What ‘The Jetsons’ got right about the future
Am I worried about the future of the newspaper business? Not a bit, and I’ll tell you why.
Fifty years ago this fall, the government funded an enormous and ambitious Kennedy-era research program – on par with the space program in terms of scope and price tag – that was designed to determine exactly what the technological future held in store for humankind.
The program was called “The Jetsons,” and, if that name rings a bell, that’s because the government sought to offset its staggering costs by airing their research on television in the form of a cartoon.
So, to mark the 50th anniversary of the program, I did my own research and found, to my delight, that newspapers will indeed survive into the future, according to “The Jetsons.” It eased my mind greatly to see that George Jetson, that futuristic everyman, like to relax with his news source of choice, his home-delivered newsprint copy of The Daily Orbit.
You scoff? You say that “The Jetsons” can’t possibly be any kind of accurate gauge of the world that awaits us? Allow me to remind you that “The Jetsons” was spearheaded by the same blue-ribbon super-committee that assembled the team of Nobel-laureate anthropologists and evolutionary biologists which gave the world “The Flintstones” several years earlier, and, as we all know, “The Flintstones” today still forms the bedrock – har, har – of what we know about human origins. Credibility, thy name is Fred and Barney.
“The Jetsons” was set in a world 100 years into the future, and since we are now exactly half way there, perhaps we can see the world of “The Jetsons” finally emerging.
I spent a recent afternoon binge-watching episodes of “The Jetsons” and it was like peering directly into the future. I learned so much – like the voice of the Jetsons’ dog Astro is the same as that of Scooby Doo. Look it up.

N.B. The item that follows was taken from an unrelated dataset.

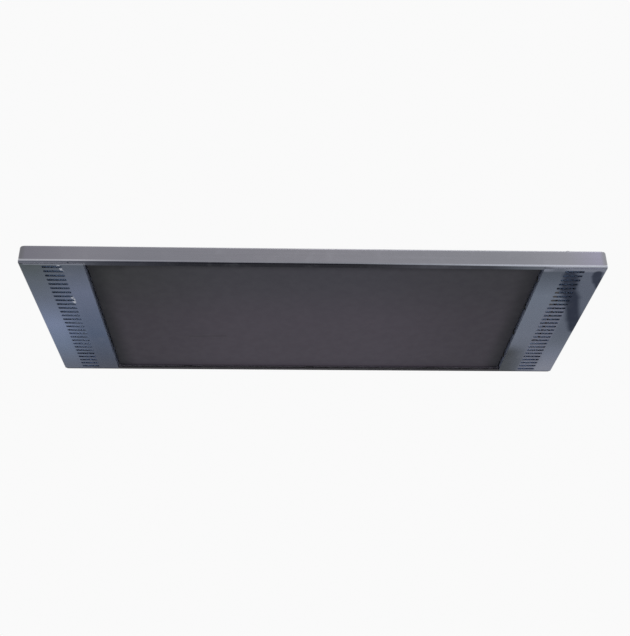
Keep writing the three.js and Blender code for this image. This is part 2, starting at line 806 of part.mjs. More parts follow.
function addStraps() {
  STRAP_PLACES.forEach((x, i) => {
    place(`${STRAP_NAMES[i]}_cross_strap`, crossStrap(), 'bluedSteel').position.x = x;
  });
}

// ---------- Heat shielding ----------

function addShielding() {
  const reflectorHalfWidth = HALF_WIDTH - CASE_SHEET - REFLECTOR_EDGE_GAP;
  place('reflector_sheet', box(
    -RADIANT_HALF_LENGTH,
    RADIANT_HALF_LENGTH,
    -reflectorHalfWidth,
    reflectorHalfWidth,
    REFLECTOR_BOTTOM,
    REFLECTOR_BOTTOM + REFLECTOR_SHEET,
  ), 'foil');
  place('insulation_blanket', box(
    -RADIANT_HALF_LENGTH,
    RADIANT_HALF_LENGTH,
    -WINDOW,
    WINDOW,
    BLANKET_BOTTOM,
    BLANKET_TOP,
  ), 'fibre');
}

// ---------- Wiring in the right end ----------

// The flat bar that joins the two hairpins in series
function addLinkBar() {
  const half = RUN_SPACING / 2;
  const end = half + LINK_WIDTH / 2;
  const bar = box(
    LUG_BOTTOM,
    LUG_BOTTOM + LUG_SHEET,
    -end,
    end,
    -LINK_WIDTH / 2,
    LINK_WIDTH / 2,
  );
  const bore = PIN_DIAMETER + 2 * PIN_FIT;
  const holes = [-half, half].map((y) => rodAlongX(bore, SHEATH_END, NUT_SEAT, y));
  place('series_link_bar', shape(bar, { cut: holes }), 'brass').position.z = RUN_Z;
}

function addPinNuts() {
  RUNS.forEach((y, i) => {
    const pinNut = place(`pin_nut_${i + 1}`, nut(PIN_DIAMETER), 'brass');
    pinNut.position.set(NUT_SEAT, y, RUN_Z);
    pinNut.rotation.y = Math.PI / 2;
  });
}

function sleeveY(way) {
  return BLOCK_MIDDLE + way * SLEEVE_SPACING;
}

function addTerminalBlock() {
  const back = BLOCK_FRONT + BLOCK_DEPTH;
  const top = FLOOR + BLOCK_HEIGHT;
  const body = box(
    BLOCK_FRONT,
    back,
    BLOCK_MIDDLE - BLOCK_LENGTH / 2,
    BLOCK_MIDDLE + BLOCK_LENGTH / 2,
    FLOOR,
    top,
  );
  const bore = SLEEVE_DIAMETER + 2 * FIT;
  const ways = [-1, 0, 1].map((way) => rodAlongX(
    bore,
    BLOCK_FRONT - FIT,
    back + FIT,
    sleeveY(way),
    SLEEVE_Z,
  ));
  const wells = [-1, 0, 1].flatMap((way) => [-1, 1].map((side) => rod(
    SCREW_WELL,
    SLEEVE_Z,
    top + FIT,
    BLOCK_STUD_X + (side * SLEEVE_LENGTH) / 4,
    sleeveY(way),
  )));
  const studHole = rod(
    STUD_DIAMETER + 2 * PIN_FIT,
    FLOOR - FIT,
    top + FIT,
    BLOCK_STUD_X,
    BLOCK_STUD_Y,
  );
  place('terminal_block', shape(body, { cut: [...ways, ...wells, studHole] }), 'ceramic');
  place('block_nut', nut(STUD_DIAMETER), 'zincSteel')
    .position.set(BLOCK_STUD_X, BLOCK_STUD_Y, top + FIT);
  [-1, 0, 1].forEach((way, i) => {
    const outline = tubeOutline(WIRE_DIAMETER / 2 + FIT, SLEEVE_DIAMETER / 2, SLEEVE_LENGTH);
    const sleeve = place(`terminal_sleeve_${i + 1}`, turned(outline, HOLE_SIDES), 'brass');
    sleeve.position.set(BLOCK_STUD_X - SLEEVE_LENGTH / 2, sleeveY(way), SLEEVE_Z);
    sleeve.rotation.y = Math.PI / 2;
  });
}

// Bimetal cut-out on the bulkhead's cool side, with two tabs for the wires
function addCutout() {
  const seat = BULKHEAD_COOL + FIT;
  const y = CUTOUT_Y;
  const z = CUTOUT_Z;
  const flange = box(
    seat,
    seat + CUTOUT_FLANGE_SHEET,
    y - CUTOUT_FLANGE_WIDTH / 2,
    y + CUTOUT_FLANGE_WIDTH / 2,
    z - CUTOUT_FLANGE_HEIGHT / 2,
    z + CUTOUT_FLANGE_HEIGHT / 2,
  );
  const caseEnd = seat + CUTOUT_DEPTH;
  const tab = (side) => box(
    caseEnd - FIT,
    caseEnd + TAB_LENGTH,
    y + (side * TAB_SPACING) / 2 - TAB_SHEET / 2,
    y + (side * TAB_SPACING) / 2 + TAB_SHEET / 2,
    z - TAB_WIDTH / 2,
    z + TAB_WIDTH / 2,
  );
  const body = rodAlongX(CUTOUT_DIAMETER, seat, caseEnd, y, z, ROUND_SIDES);
  place('thermal_cutout', shape(body, { joined: [flange, tab(-1), tab(1)] }), 'bakelite');
}

// A ring lug on a pin at the given Y, with its tongue towards the wire
function pinLug(y, side) {
  const back = LUG_BOTTOM + LUG_SHEET;
  const tongue = [y, y + side * LUG_TONGUE].sort((a, b) => a - b);
  const halfTongue = WIRE_DIAMETER / 2 + LUG_SHEET;
  return {
    joined: [
      rodAlongX(LINK_WIDTH, LUG_BOTTOM, back, y, RUN_Z),
      box(LUG_BOTTOM, back, ...tongue, RUN_Z - halfTongue, RUN_Z + halfTongue),
    ],
    cut: [rodAlongX(PIN_DIAMETER + 2 * PIN_FIT, SHEATH_END, NUT_SEAT, y, RUN_Z)],
  };
}

function earthLug(x, y) {
  const bottom = FLOOR + FIT;
  const top = bottom + LUG_SHEET;
  const halfTongue = WIRE_DIAMETER / 2 + LUG_SHEET;
  return {
    joined: [
      rod(LINK_WIDTH, bottom, top, x, y),
      box(x - halfTongue, x + halfTongue, y - LUG_TONGUE, y, bottom, top),
    ],
    cut: [rod(STUD_DIAMETER + 2 * PIN_FIT, 0, RUN_Z, x, y)],
  };
}

function wire(corners) {
  return bentTube(
    corners.map(([x, y, z]) => [x, y, z, WIRE_BEND]),
    WIRE_DIAMETER,
    WIRE_SIDES,
    WIRE_BEND_STEPS,
  );
}

function addWires() {
  const sleeveMouth = BLOCK_STUD_X + SLEEVE_LENGTH / 4;
  const turnX = BLOCK_FRONT + BLOCK_DEPTH + WIRE_CLEARANCE;
  const lugX = LUG_BOTTOM + LUG_SHEET / 2;
  const tabX = BULKHEAD_COOL + FIT + CUTOUT_DEPTH + TAB_LENGTH + FIT;
  const tabY = (side) => CUTOUT_Y + (side * TAB_SPACING) / 2;
  const [firstPin, , , lastPin] = RUNS;

  place('neutral_wire', shape(wire([
    [sleeveMouth, sleeveY(-1), SLEEVE_Z],
    [turnX, sleeveY(-1), SLEEVE_Z],
    [turnX, firstPin + WIRE_RUN_UP, RUN_Z],
    [lugX, firstPin + WIRE_RUN_UP, RUN_Z],
    [lugX, firstPin + WIRE_TO_PIN, RUN_Z],
  ]), pinLug(firstPin, 1)), 'blueSleeve');

  place('live_wire', wire([
    [sleeveMouth, sleeveY(1), SLEEVE_Z],
    [turnX, sleeveY(1), SLEEVE_Z],
    [turnX, tabY(-1) - WIRE_SLOPE, SLEEVE_Z],
    [turnX, tabY(-1), CUTOUT_Z],
    [tabX, tabY(-1), CUTOUT_Z],
  ]), 'brownSleeve');

  place('switched_live_wire', shape(wire([
    [tabX, tabY(1), CUTOUT_Z],
    [tabX + WIRE_SLOPE, tabY(1), CUTOUT_Z],
    [tabX + WIRE_SLOPE, lastPin - WIRE_RUN_UP, RUN_Z],
    [lugX, lastPin - WIRE_RUN_UP, RUN_Z],
    [lugX, lastPin - WIRE_TO_PIN, RUN_Z],
  ]), pinLug(lastPin, -1)), 'brownSleeve');

  const lowZ = FLOOR + FIT + (LUG_SHEET + WIRE_DIAMETER) / 2;
  place('earth_wire', shape(wire([
    [sleeveMouth, sleeveY(0), SLEEVE_Z],
    [EARTH_X, sleeveY(0), SLEEVE_Z],
    [EARTH_X, EARTH_Y - WIRE_RUN_UP - WIRE_SLOPE, SLEEVE_Z],
    [EARTH_X, EARTH_Y - WIRE_RUN_UP, lowZ],
    [EARTH_X, EARTH_Y - WIRE_TO_PIN, lowZ],
  ]), earthLug(EARTH_X, EARTH_Y)), 'greenYellowSleeve');
  place('earth_nut', nut(STUD_DIAMETER), 'brass')
    .position.set(EARTH_X, EARTH_Y, FLOOR + FIT + LUG_SHEET + FIT);
}

// ---------- Cable gland ----------

// Every gland piece is built about the gland's axis with Z = 0 on the back cover's top face
function glandBody() {
  const bore = GLAND_BORE / 2;
  const thread = GLAND_THREAD / 2;
  const neckTop = GLAND_HEX_HEIGHT + GLAND_NECK;
  const tube = turned([
    [bore, -COVER_SHEET - GLAND_TAIL],
    [thread, -COVER_SHEET - GLAND_TAIL],
    [thread, neckTop],
    [bore, neckTop],
    [bore, -COVER_SHEET - GLAND_TAIL],
  ]);
  const flange = hexRing(GLAND_HEX, bore + thread, GLAND_HEX_HEIGHT - FIT)
    .translate(0, 0, FIT);
  return shape(tube, { joined: [flange] });
}

function glandDomeNut() {
  const thread = GLAND_THREAD / 2 + FIT;
  const outer = GLAND_HEX / 2;
  const mouth = GLAND_MOUTH / 2;
  const top = GLAND_NUT_HEIGHT;
  return turned([
    [thread, 0],
    [outer, 0],
    ...dome(mouth + GLAND_RIM, outer, top - GLAND_DOME_RISE, top),
    [mouth, top],
    [mouth, top - GLAND_LIP],
    [thread, top - GLAND_LIP],
    [thread, 0],
  ]);
}

function addGland() {
  const gland = new THREE.Group();
  gland.position.set(GLAND_X, GLAND_Y, COVER_TOP);
  heater.add(gland);
  place('gland_body', glandBody(), 'blackNylon', gland);
  const nutBottom = GLAND_HEX_HEIGHT + FIT;
  place('gland_dome_nut', glandDomeNut(), 'blackNylon', gland).position.z = nutBottom;
  const sealHeight = GLAND_NUT_HEIGHT - GLAND_LIP - GLAND_NECK - FIT;
  const sealOutline = tubeOutline(SEAL_BORE / 2, GLAND_THREAD / 2, sealHeight);
  place('gland_seal', turned(sealOutline), 'rubber', gland)
    .position.z = GLAND_HEX_HEIGHT + GLAND_NECK + FIT;
  const locknut = hexRing(GLAND_HEX, GLAND_THREAD + 2 * FIT, LOCKNUT_HEIGHT);
  place('gland_locknut', locknut, 'blackNylon', gland)
    .position.z = -COVER_SHEET - FIT - LOCKNUT_HEIGHT;
}

// ---------- Suspension rings ----------

// The ring's hinge is the Y axis, and the ring lies towards +X
function suspensionRing() {
  const middle = (RING_INNER_WIDTH + RING_WIRE) / 2;
  const bow = RING_REACH - RING_WIRE / 2;
  return bentTube([
    [0, RING_BUTT_GAP / 2, 0],
    [0, middle, 0, RING_CORNER],
    [bow, middle, 0, middle],
    [bow, -middle, 0, middle],
    [0, -middle, 0, RING_CORNER],
    [0, -RING_BUTT_GAP / 2, 0],
  ], RING_WIRE, RING_SIDES, RING_BEND_STEPS);
}

// A strap over the ring's bar, riveted to the back cover; Z = 0 is the hinge's height
function saddle() {
  const half = SADDLE_SHEET / 2;
  const inside = RING_WIRE / 2 / Math.cos(Math.PI / RING_SIDES) + FIT;
  const humpHalf = inside + half;
  const footZ = COVER_TOP - RING_AXIS_Z + half;
  const footEnd = humpHalf + half + SADDLE_FOOT;
  const section = foldedSheet([
    [-footEnd, footZ],
    [-humpHalf, footZ, SADDLE_BEND_INSIDE],
    [-humpHalf, humpHalf, inside],
    [humpHalf, humpHalf, inside],
    [humpHalf, footZ, SADDLE_BEND_INSIDE],
    [footEnd, footZ],
  ], SADDLE_SHEET, HUMP_STEPS);
  const rivet = (x) => turned([
    [0, -half],
    [RIVET_HEAD / 2, -half],
    ...dome(0, RIVET_HEAD / 2, half, half + RIVET_RISE),
  ], HOLE_SIDES).translate(x, 0, footZ);
  const rivetX = humpHalf + half + SADDLE_FOOT / 2;
  return shape(extrudedAlongY(section, SADDLE_WIDTH), { joined: [rivet(-rivetX), rivet(rivetX)] });
}

function addSuspension() {
  const x = HALF_LENGTH - RING_INSET[0];
  const y = HALF_WIDTH - RING_INSET[1];
  const corners = [
    ['front_left', -x, -y],
    ['front_right', x, -y],
    ['rear_left', -x, y],
    ['rear_right', x, y],
  ];
  for (const [corner, cornerX, cornerY] of corners) {
    const hanger = new THREE.Group();
    hanger.position.set(cornerX, cornerY, RING_AXIS_Z);
    hanger.rotation.z = cornerX > 0 ? Math.PI : 0;
    heater.add(hanger);
    place(`${corner}_saddle`, saddle(), 'zincSteel', hanger);
    place(`${corner}_ring`, suspensionRing(), 'zincSteel', hanger);
  }
}

// ---------- The heater ----------

addCasing();
addRadiantPlate();
addElements();
addStraps();
addShielding();
addLinkBar();
addPinNuts();
addTerminalBlock();
addCutout();
addWires();
addGland();
addSuspension();
addCoverScrews();

export default heater;
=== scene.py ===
import json
import math

import bmesh
import bpy
from mathutils import Matrix, Vector


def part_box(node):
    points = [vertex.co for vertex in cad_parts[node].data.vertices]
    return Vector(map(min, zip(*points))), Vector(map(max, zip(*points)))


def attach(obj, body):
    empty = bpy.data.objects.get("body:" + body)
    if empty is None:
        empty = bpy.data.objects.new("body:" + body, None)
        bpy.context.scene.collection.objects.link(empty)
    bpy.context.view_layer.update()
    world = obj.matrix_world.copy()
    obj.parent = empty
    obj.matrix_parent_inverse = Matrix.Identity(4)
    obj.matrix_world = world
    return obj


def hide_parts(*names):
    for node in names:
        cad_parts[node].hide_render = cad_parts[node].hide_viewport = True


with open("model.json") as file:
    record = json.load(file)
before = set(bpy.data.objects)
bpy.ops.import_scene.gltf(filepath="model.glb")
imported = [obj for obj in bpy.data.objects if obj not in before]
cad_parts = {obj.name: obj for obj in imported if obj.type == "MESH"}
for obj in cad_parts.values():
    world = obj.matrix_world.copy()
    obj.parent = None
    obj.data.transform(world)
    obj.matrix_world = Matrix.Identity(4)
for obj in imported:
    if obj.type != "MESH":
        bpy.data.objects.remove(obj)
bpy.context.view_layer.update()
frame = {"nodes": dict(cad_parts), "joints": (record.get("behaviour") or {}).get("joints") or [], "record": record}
nodes = frame["nodes"]

# ---------- Sizes and places, in metres ----------

MM = 0.001
SHARP_ANGLE = math.radians(35)
WELD = 1e-6


def rounded(values):
    """To the micrometre, as the sizes were before the frame's file stored them."""
    return [round(float(value), 6) for value in values]


def middle(node):
    """The middle of a CAD node's box."""
    low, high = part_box(node)
    return rounded((a + b) / 2 for a, b in zip(low, high))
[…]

There are aspects of the “Jetsons” future that are already beginning to unfold. When George goes to the doctor for a physical, the doc holds up a little golf-ball-sized thingie he calls a “peek-a-boo prober capsule,” a tiny camera that George swallows to take pictures of his digestive system. Today’s teenagers should be grateful that colonoscopies are soon going to be a whole lot easier.
“The Jetsons” is, you’ll remember, famous for its hover cars, those little chirping bubble-top cruisers vaguely reminiscent of the old AMC Pacer from the ’70s. You’d think that we’d start to see some prototypes popping up right about now, and sources tell me that that enormous Tesla plant on 880 on the way to Oakland is warehousing hundreds of them. Of course, my sources are a couple of 10-year-old boys strung out on Rockstar.
Once we get our hands on those flying cars, then a whole new dimension of a “Jetsons” world opens up: living in the sky. There is no explicit mention of global warming in “The Jetsons,” but clearly the people of the future will figure out that – just as the summers are milder in mountain towns – temperatures are more tolerable the farther away from the ground you happen to be. Or, perhaps, polar cap melting and sea-level rise have obliterated most of the livable land on the planet. But if we have hover cars, who cares?
Consequently, everything in the new world will be on unfathomably tall stilts – schools, apartment buildings, workplaces, hospitals. Even golf courses will be little more than a series of floating chunks of turf, rendering the views at Pebble Beach suddenly yawn-worthy.
Also, if the world of “The Jetsons” comes about – and by “if,” I really mean “when” – we will have finally solved the pesky and annoying problem of walking. Moving sidewalks for everyone! Heck, we may not even need legs in the future. And where there are no moving sidewalks, there are big plexiglass vacuum chutes that will pinball you to another part of the building in a flash. I’m totally ready!
What’s particularly exciting about the future is how we are all going to embrace a retro aesthetic. Things we think are passe now will come roaring back into prominence. Forget all this touch technology currently the rage with the smart phone and the iPad, soon we’ll all be going back to the whimsical world of dials, buttons, levers and switches. And the lowly whip antenna we now only see on old Chevys, those things will be everywhere, especially on hats. A TV of the future will descend from an unseen spot in the ceiling on command, but it will still have rabbit ears.
Sitting on the cutting-edge of the new technology of the future is, of course, that hipster teenager Judy Jetson. And, it is my pleasure to report, Judy isn’t all plugged into iPhones and video games. To her dad’s frustation, all she cares about is her “stereophonic music tapes.” Tapes! Just like kids today embrace the vinyl LP!
It’s a place where you can “dial your breakfast,” with – that’s right – an old-fashioned rotary dial, where you wear your iPhone on your wrist like a watch, and where TV screens appear on the back of cereal boxes and collars look like dinner plates.
But what’s most exciting about the world we are soon to inherit, according to the “Jetsons,” is what’s not there. Everyone seems to have a desk – one of those C-shaped jobs like Stephen Colbert has – but no one has a computer on those desks. There is no mention of Google, or Facebook, or Craig’s List or HuffPo.
Maybe we’ll have figured out by then the key to a simple and happy life, that all you really need is your copy of the Daily Orbit.